Disney's "Wild and Woolly" edition of The Shaggy Dog happily departs from their habit of presenting their popular live action releases in substandard pan-scan editions: Third Man on the Mountain, etc.. Savant went right for the enhanced B&W widescreen version, which is restored to its theatrical length. An additional colorized version has been included it's been trimmed by ten full minutes to jam in more TV commercials, I suppose. Audio and picture on the B&W are splendid.

The extras are a commentary and a pair of bouncy interview docus. Tommy Kirk, Kevin Corcoran, Tim Considine and Roberta Shore show up to tax their memories about the film. Their commentary track repeats much of the info in the on-camera interviews, but it's fun to see these 'kids' 47 years later. Apparently they haven't crossed paths since working on these films -- so much for the 'big happy family' myths propagated by the Disney publicity mill. Another featurette salutes Fred MacMurray, with testimony that makes him out to be exactly like the guy from My Three Sons. Fair enough.

The packaging provided with the review disc appears not to be final: The first line of text on the back goofs by calling the film the first live-action movie by Disney, not his first live-action comedy. Perhaps Disney, like Sony and Fox, has pared back on the DVD staff that might check for those kinds of errors.

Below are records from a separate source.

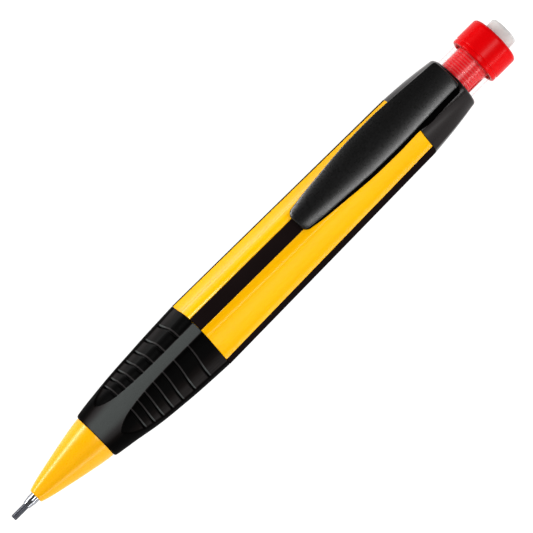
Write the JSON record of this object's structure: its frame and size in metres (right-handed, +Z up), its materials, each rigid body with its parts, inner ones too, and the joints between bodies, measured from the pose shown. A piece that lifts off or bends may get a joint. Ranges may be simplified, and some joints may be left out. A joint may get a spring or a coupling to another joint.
{
  "type": "mechanical pencil",
  "caption": "Fat triangular school pencil that feeds thick leads: rubber grip, pocket clip, push mechanism with a collet, and a twist-out eraser in the push knob.",
  "frame": {"origin": "on the surface that the pencil rests on, under the middle of its length and width", "axes": "+X along the pencil from the writing tip to the eraser, +Z up from the flat underside towards the pocket clip, +Y across"},
  "size_m": [0.139, 0.0166, 0.0187],
  "materials": {
    "yellow_plastic": "glossy moulded plastic, warm yellow",
    "black_plastic": "glossy moulded plastic, warm black",
    "grip_rubber": "soft rubber: satin dark grey on the edges, blacker and smoother in the ribbed finger pads",
    "red_plastic": "glossy moulded plastic, deep red",
    "clear_plastic": "clear moulded plastic",
    "eraser_vinyl": "matte white vinyl eraser",
    "inner_plastic": "plain natural grey plastic, inside the barrel",
    "retainer_rubber": "small black rubber bush",
    "steel": "bright turned steel",
    "brass": "bright turned brass",
    "graphite": "grey-black graphite with a faint sheen"
  },
  "bodies": {
    "barrel": {"barrel_shell": "yellow_plastic", "top_strip": "black_plastic", "edge_strip_left": "black_plastic", "edge_strip_right": "black_plastic", "grip_sleeve": "grip_rubber", "rear_collar": "black_plastic", "spring_bush": "inner_plastic", "return_spring": "steel"},
    "clip": {"pocket_clip": "black_plastic"},
    "tip_carriage": {"lead_sleeve": "steel", "lead_retainer": "retainer_rubber"},
    "cone": {"front_cone": "yellow_plastic"},
    "clutch": {"clutch_ring": "steel"},
    "push_unit": {"collet_stem": "brass", "lead_tube": "inner_plastic", "spare_lead_1": "graphite", "spare_lead_2": "graphite"},
    "jaw_1": {"collet_jaw_1": "brass"},
    "jaw_2": {"collet_jaw_2": "brass"},
    "jaw_3": {"collet_jaw_3": "brass"},
    "lead": {"lead": "graphite"},
    "eraser_unit": {"tube_plug": "inner_plastic", "thread_tube": "clear_plastic"},
    "knob": {"slotted_sleeve": "red_plastic", "twist_knob": "red_plastic"},
    "eraser_core": {"eraser_carrier": "red_plastic", "eraser": "eraser_vinyl"}
  },
  "joints": [
    {"name": "press", "type": "slide", "parent": "barrel", "child": "push_unit", "axis": [-1, 0, 0], "range_m": [0, 0.0035], "stiffness_N_per_m": 1000, "springref_m": -0.0025, "deforming": ["return_spring"]},
    {"name": "clutch_travel", "type": "slide", "parent": "barrel", "child": "clutch", "axis": [-1, 0, 0], "range_m": [0, 0.0015]},
    {"name": "jaw_1_flex", "type": "hinge", "parent": "push_unit", "child": "jaw_1", "pos_m": [-0.03847, 0, 0.0077], "axis": [0, 1, 0], "range_deg": [0, 1.3]},
    {"name": "jaw_2_flex", "type": "hinge", "parent": "push_unit", "child": "jaw_2", "pos_m": [-0.03847, -0.00087, 0.0062], "axis": [0, -0.5, 0.866], "range_deg": [0, 1.3]},
    {"name": "jaw_3_flex", "type": "hinge", "parent": "push_unit", "child": "jaw_3", "pos_m": [-0.03847, 0.00087, 0.0062], "axis": [0, -0.5, -0.866], "range_deg": [0, 1.3]},
    {"name": "lead_feed", "type": "slide", "parent": "barrel", "child": "lead", "axis": [-1, 0, 0], "range_m": [-0.0036, 0.012]},
    {"name": "eraser_unit_pull", "type": "slide", "parent": "push_unit", "child": "eraser_unit", "axis": [1, 0, 0], "range_m": [0, 0.03]},
    {"name": "knob_twist", "type": "hinge", "parent": "eraser_unit", "child": "knob", "pos_m": [0.0638, 0, 0.0067], "axis": [1, 0, 0], "range_deg": [-660, 4420]},
    {"name": "eraser_travel", "type": "slide", "parent": "knob", "child": "eraser_core", "axis": [1, 0, 0], "range_m": [-0.00235, 0.0159]},
    {"name": "cone_twist", "type": "hinge", "parent": "tip_carriage", "child": "cone", "pos_m": [-0.0495, 0, 0.0067], "axis": [-1, 0, 0], "range_deg": [0, 1400]},
    {"name": "cone_travel", "type": "slide", "parent": "barrel", "child": "tip_carriage", "axis": [-1, 0, 0], "range_m": [0, 0.0038]},
    {"name": "clip_flex", "type": "hinge", "parent": "barrel", "child": "clip", "pos_m": [0.0538, 0, 0.0113], "axis": [0, 1, 0], "range_deg": [0, 5], "stiffness_Nm_per_rad": 1, "springref_deg": -1.15}
  ],
  "couplings": [
    {"joint": "clutch_travel", "follows": "press", "ratio": 0.4},
    {"joint": "jaw_1_flex", "follows": "press", "rad_per_m": 5.984},
    {"joint": "jaw_2_flex", "follows": "press", "rad_per_m": 5.984},
    {"joint": "jaw_3_flex", "follows": "press", "rad_per_m": 5.984},
    {"joint": "knob_twist", "follows": "eraser_travel", "rad_per_m": 4833.2},
    {"joint": "cone_twist", "follows": "cone_travel", "rad_per_m": 6283.2}
  ]
}
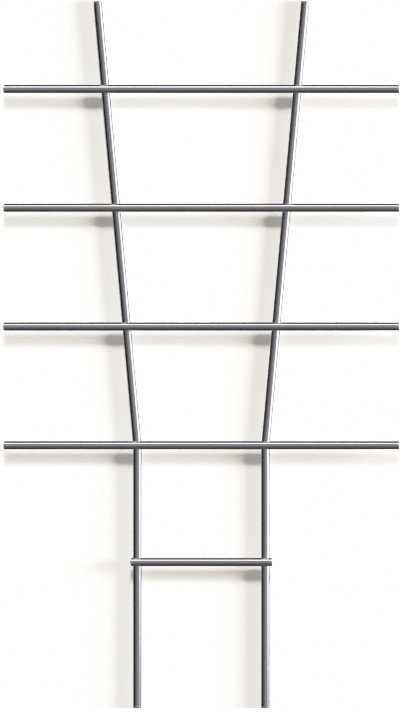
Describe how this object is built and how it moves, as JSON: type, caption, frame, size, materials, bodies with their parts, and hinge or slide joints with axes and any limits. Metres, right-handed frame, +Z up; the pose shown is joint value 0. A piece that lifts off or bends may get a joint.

On a scale of Excellent, Good, Fair, and Poor, The Shaggy Dog rates:
Movie: Good
Video: Excellent
Sound: Excellent
Supplements: featurettes with cast members, audio commentary
Packaging: Keep case
Reviewed: March 14, 2006


Footnote:

1. A reference to a movie spoof in director Joe Dante's wonderful Matinee (1993), which desperately needs to be made into a 2, 3, or 10-disc special edition. Disney's escapist, harmless 'family fun' movies were everywhere in the 1960s, and although we now sometimes wonder what attracted us to 'em, we sure loved them when we were 11 years old.